- **THE TASK**:
Your task is to locate every line holding the string "that" and to copy each of them.
-- Begin --
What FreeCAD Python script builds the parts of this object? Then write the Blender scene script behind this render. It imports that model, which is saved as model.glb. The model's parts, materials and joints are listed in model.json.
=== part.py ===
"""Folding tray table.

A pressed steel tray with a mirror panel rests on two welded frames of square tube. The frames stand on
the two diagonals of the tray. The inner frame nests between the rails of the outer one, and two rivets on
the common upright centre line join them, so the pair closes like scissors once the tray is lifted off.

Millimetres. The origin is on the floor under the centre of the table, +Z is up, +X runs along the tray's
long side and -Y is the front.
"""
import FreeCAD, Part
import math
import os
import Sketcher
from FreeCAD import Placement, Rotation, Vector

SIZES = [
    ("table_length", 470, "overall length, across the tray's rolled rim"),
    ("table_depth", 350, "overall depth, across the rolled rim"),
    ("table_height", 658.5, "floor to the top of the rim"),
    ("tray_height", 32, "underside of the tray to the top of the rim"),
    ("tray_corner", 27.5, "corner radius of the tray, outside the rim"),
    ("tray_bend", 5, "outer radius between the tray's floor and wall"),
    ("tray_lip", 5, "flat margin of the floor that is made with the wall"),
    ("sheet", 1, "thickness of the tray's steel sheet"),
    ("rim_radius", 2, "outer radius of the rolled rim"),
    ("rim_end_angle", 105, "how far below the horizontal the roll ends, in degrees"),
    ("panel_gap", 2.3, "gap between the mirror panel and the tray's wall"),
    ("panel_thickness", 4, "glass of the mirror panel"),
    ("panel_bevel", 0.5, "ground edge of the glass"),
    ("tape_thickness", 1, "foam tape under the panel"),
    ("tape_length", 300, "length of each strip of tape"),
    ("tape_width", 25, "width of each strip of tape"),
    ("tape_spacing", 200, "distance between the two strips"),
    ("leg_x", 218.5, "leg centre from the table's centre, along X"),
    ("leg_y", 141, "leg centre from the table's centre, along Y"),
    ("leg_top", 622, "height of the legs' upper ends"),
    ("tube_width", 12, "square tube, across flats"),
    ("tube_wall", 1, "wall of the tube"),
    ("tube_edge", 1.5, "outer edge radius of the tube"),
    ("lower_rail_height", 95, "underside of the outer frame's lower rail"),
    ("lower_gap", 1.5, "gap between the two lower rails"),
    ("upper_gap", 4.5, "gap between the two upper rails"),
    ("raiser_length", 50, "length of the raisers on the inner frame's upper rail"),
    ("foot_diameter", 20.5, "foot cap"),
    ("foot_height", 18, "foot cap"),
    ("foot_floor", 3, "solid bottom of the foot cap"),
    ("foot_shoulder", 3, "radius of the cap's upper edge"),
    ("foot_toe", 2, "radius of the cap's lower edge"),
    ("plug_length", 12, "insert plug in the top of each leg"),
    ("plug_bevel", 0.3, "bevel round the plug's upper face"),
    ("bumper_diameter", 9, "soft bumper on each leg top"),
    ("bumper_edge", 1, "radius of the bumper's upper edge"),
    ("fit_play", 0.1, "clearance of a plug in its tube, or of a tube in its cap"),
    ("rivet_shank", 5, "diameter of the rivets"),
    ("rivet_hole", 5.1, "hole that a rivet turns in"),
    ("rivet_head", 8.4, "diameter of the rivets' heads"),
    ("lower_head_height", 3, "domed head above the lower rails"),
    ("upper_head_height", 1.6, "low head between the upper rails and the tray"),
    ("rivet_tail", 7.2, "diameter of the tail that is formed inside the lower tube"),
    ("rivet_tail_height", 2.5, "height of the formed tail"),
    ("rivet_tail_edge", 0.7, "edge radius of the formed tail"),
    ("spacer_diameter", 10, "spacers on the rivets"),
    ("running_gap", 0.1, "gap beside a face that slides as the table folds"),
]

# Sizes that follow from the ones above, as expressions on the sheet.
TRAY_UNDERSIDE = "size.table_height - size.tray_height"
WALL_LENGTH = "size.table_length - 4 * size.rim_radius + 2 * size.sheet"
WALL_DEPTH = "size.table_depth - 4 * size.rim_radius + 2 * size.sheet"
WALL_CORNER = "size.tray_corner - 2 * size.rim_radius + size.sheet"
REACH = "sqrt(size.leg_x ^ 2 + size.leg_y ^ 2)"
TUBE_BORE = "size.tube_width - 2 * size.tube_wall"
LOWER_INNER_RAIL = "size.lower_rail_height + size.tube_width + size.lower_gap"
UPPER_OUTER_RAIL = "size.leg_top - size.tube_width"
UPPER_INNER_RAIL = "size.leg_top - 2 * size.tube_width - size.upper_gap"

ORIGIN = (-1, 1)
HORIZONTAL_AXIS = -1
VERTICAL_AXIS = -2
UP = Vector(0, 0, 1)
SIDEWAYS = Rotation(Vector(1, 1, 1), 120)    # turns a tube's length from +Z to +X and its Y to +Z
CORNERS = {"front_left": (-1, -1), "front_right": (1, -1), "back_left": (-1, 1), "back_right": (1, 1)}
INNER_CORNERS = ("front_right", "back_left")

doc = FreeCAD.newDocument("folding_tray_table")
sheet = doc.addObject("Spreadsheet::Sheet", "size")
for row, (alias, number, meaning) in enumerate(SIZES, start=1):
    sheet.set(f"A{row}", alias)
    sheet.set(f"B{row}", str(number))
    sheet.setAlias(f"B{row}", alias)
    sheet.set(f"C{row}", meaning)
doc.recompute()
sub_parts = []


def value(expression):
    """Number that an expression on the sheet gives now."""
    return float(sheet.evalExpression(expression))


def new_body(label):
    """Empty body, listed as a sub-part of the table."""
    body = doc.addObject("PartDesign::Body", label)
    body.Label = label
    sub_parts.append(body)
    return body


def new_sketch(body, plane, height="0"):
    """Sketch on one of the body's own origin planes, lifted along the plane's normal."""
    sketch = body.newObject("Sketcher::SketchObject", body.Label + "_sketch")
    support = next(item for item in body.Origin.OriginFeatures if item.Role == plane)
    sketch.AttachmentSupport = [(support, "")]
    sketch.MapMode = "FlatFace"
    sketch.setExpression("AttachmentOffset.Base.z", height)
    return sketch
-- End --
- **ANSWER TO THE TASK**:
What FreeCAD Python script builds the parts of this object? Then write the Blender scene script behind this render. It imports that model, which is saved as model.glb. The model's parts, materials and joints are listed in model.json.
    ("tray_lip", 5, "flat margin of the floor that is made with the wall"),
    ("rivet_hole", 5.1, "hole that a rivet turns in"),
    ("rivet_tail", 7.2, "diameter of the tail that is formed inside the lower tube"),
    ("running_gap", 0.1, "gap beside a face that slides as the table folds"),
# Sizes that follow from the ones above, as expressions on the sheet.
    """Number that an expression on the sheet gives now."""